Also, because the compiler needs to perform macro-like expansions of templates and generate different instances of them at compile time, the implementation source code for the templated class or function must be available (e.g. included in a header) to the code using it. Templated classes or functions, including much of the Standard Template Library (STL), cannot be compiled. (This is in contrast to non-templated code, which may be compiled to binary, providing only a declarations header file for code using it.) This may be a disadvantage by exposing the implementing code, which removes some abstractions, and could restrict its use in closed-source projects.[citation needed]
Generic programming in Eiffel
Generic classes have been a part of Eiffel since the original method and language design. The foundation publications of Eiffel,[11][12] use the term genericity to describe the creation and use of generic classes.
Basic/Unconstrained genericity
Generic classes are declared with their class name and a list of one or more formal generic parameters. In the following code, class LIST
has one formal generic parameter G
class
LIST [G]
...
feature -- Access
item: G
-- The item currently pointed to by cursor
...
feature -- Element change
put (new_item: G)
-- Add `new_item' at the end of the list
...
The formal generic parameters are placeholders for arbitrary class names which will be supplied when a declaration of the generic class is made, as shown in the two generic derivations below, where ACCOUNT
and DEPOSIT
are other class names. ACCOUNT
and DEPOSIT
are considered actual generic parameters as they provide real class names to substitute for G
in actual use.
list_of_accounts: LIST [ACCOUNT]
-- Account list
list_of_deposits: LIST [DEPOSIT]
-- Deposit list
Within the Eiffel type system, although class LIST [G]

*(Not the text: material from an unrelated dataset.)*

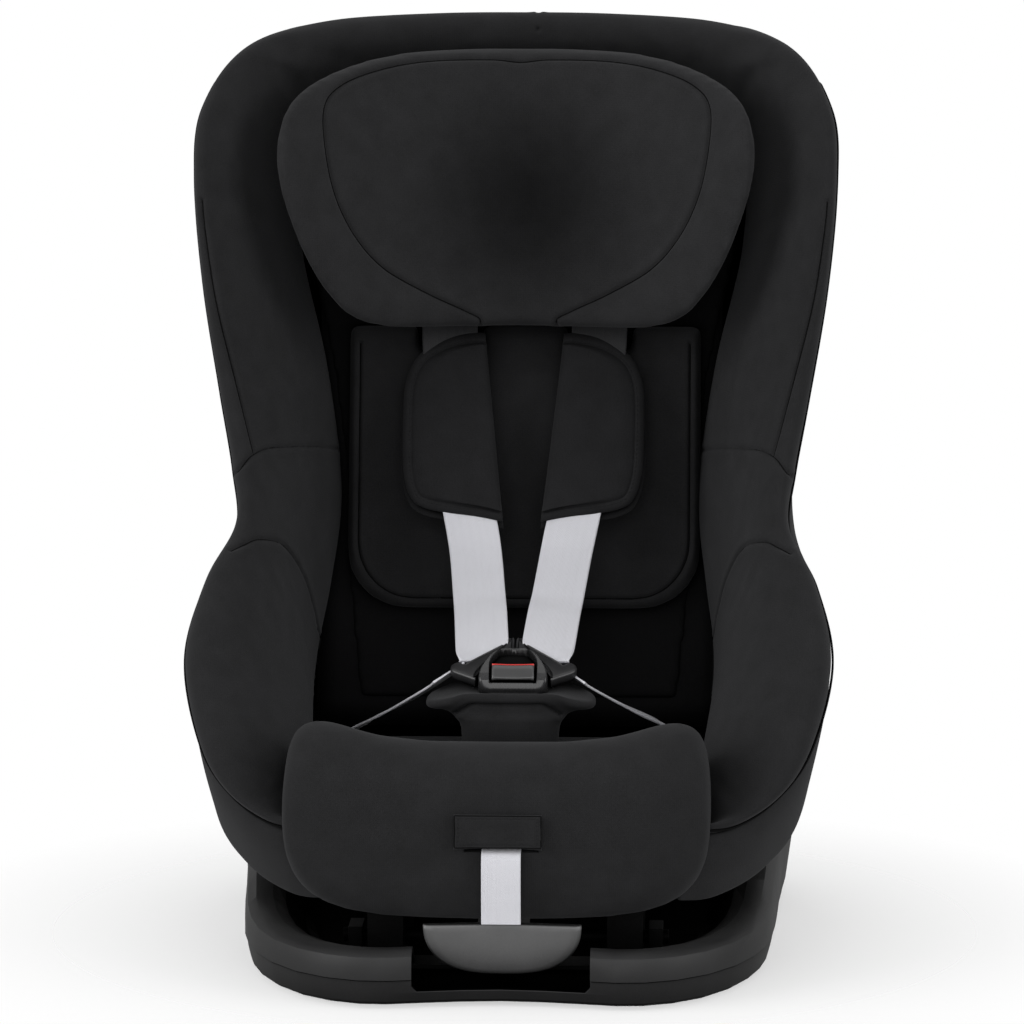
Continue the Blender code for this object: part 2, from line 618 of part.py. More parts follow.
# ---- harness ----
def build_harness():
    for side, sign in (("left", -1.0), ("right", 1.0)):
        upper = [
            on_back(0.0530, 0.4245, -0.0470), on_back(0.0530, 0.4225, -0.0200), on_back(0.0530, 0.4195, 0.0130),
            on_back(0.0520, 0.4080, 0.0310), on_back(0.0500, 0.3800, 0.0360), on_back(0.0460, 0.3400, 0.0480),
            on_back(0.0405, 0.3050, 0.0640), (0.0350, 0.0500, 0.2720),
        ]
        node(f"shoulder_strap_{side}", *ribbon(to_side(upper, sign), WEB_WIDTH, WEB_THICK), "webbing",
             "headrest")
        lower = [(0.0300, 0.0100, 0.2430), (0.0260, -0.0180, 0.2330), (0.0235, -0.0400, 0.2270)]
        node(f"lower_strap_{side}", *ribbon(to_side(lower, sign), 0.034, WEB_THICK), "webbing",
             f"tongue_{side}")
        lap = [(0.0500, -0.0600, 0.1940), (0.0700, -0.0460, 0.1790), (0.0920, -0.0260, 0.1640),
               (0.1120, -0.0020, 0.1530)]
        node(f"lap_strap_{side}", *ribbon(to_side(lap, sign), 0.024, WEB_THICK, (0.3 * sign, 0.9, 0.25)),
             "webbing", "shell")
        build_shoulder_pad(side, sign)
    yoke = back_box(-0.048, 0.048, 0.330, 0.356, -0.0560, -0.0530)
    node("harness_yoke", *yoke, "steel", "yoke")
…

is considered a class, it is not considered a type. However, a generic derivation of LIST [G]
such as LIST [ACCOUNT]
is considered a type.
Constrained genericity
For the list class shown above, an actual generic parameter substituting for G
can be any other available class. To constrain the set of classes from which valid actual generic parameters can be chosen, a generic constraint can be specified. In the declaration of class SORTED_LIST
below, the generic constraint dictates that any valid actual generic parameter will be a class which inherits from class COMPARABLE
. The generic constraint ensures that elements of a SORTED_LIST
can in fact be sorted.
class
SORTED_LIST [G -> COMPARABLE]
Generics in Java
Support for the generics, or "containers-of-type-T", subset of generic programming were added to the Java programming language in 2004 as part of J2SE 5.0. In Java, generics are checked at compile time for type correctness. The generic type information is then removed via a process called type erasure, and is unavailable at runtime. For example, a List<String>
is converted to the raw type List
. The compiler inserts type casts to convert the elements to the String
type when they are retrieved from the list.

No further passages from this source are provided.